Can Regularization Help Manage a Large Number of Parameters?

You bet it can—it’s like a safety net for ambitious models. Regularization techniques stop a parameter-rich network from running wild. Dropout randomly mutes parts of the network during training, spreading the learning load and cutting overfitting risks. L1 and L2 regularization nudge parameters toward smaller values, keeping the model humble despite its size. Early stopping pulls the plug before the network overlearns. These tools let you wield a larger parameter count with confidence, harnessing the complexity without letting it derail generalization. It’s a smart way to stretch your network’s potential.

Conclusion

Deciding how many parameters a neural network should have is a journey of balance and discovery. It’s about matching the model’s capacity to the task, the data, and the tools you’ve got, all while dodging the pitfalls of too little or too much. We’ve walked through the essentials—understanding what parameters do, why their number matters, and the factors that steer your choices. From the dataset’s scope to the problem’s twists, each piece informs how complex your network should be. 

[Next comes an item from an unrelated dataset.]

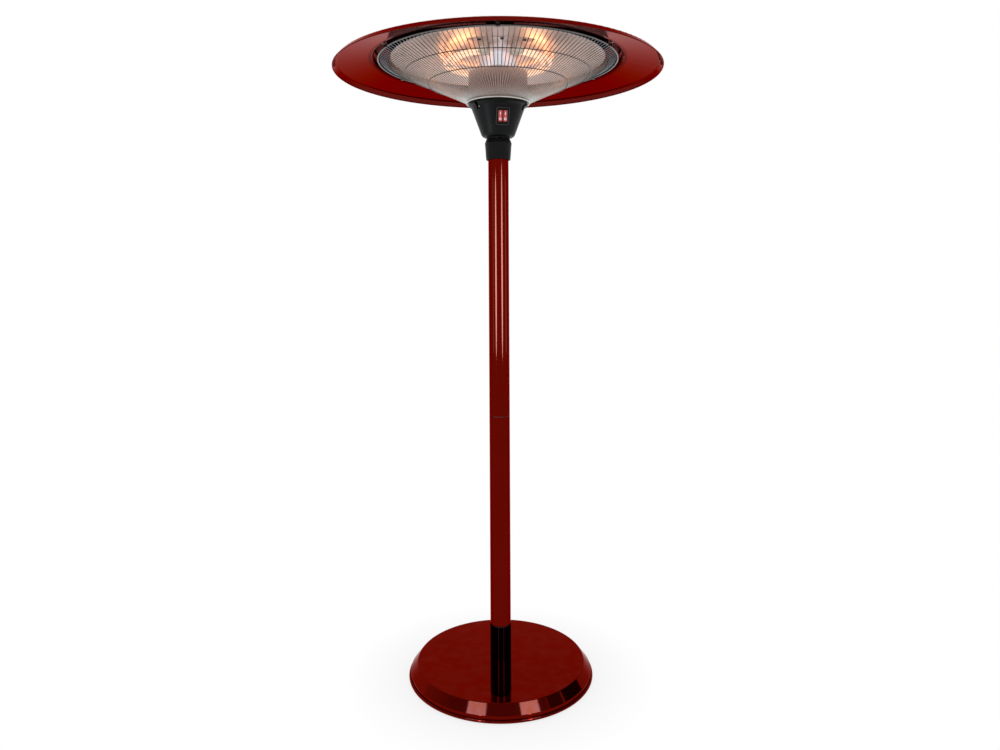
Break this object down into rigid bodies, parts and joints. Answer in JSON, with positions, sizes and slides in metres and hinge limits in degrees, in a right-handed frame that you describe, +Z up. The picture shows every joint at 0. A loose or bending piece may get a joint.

Techniques like scaling up gradually, leaning on validation, or tapping pre-trained models offer a roadmap, while sidestepping mistakes keeps you on track. The FAQs tie up lingering doubts, showing how to spot trouble and tweak accordingly. In the end, there’s no single perfect number—it’s a process of experimentation, guided by insight and tuned by results. With this foundation, you’re equipped to craft neural networks that hit the mark, blending power with practicality for whatever challenge comes your way.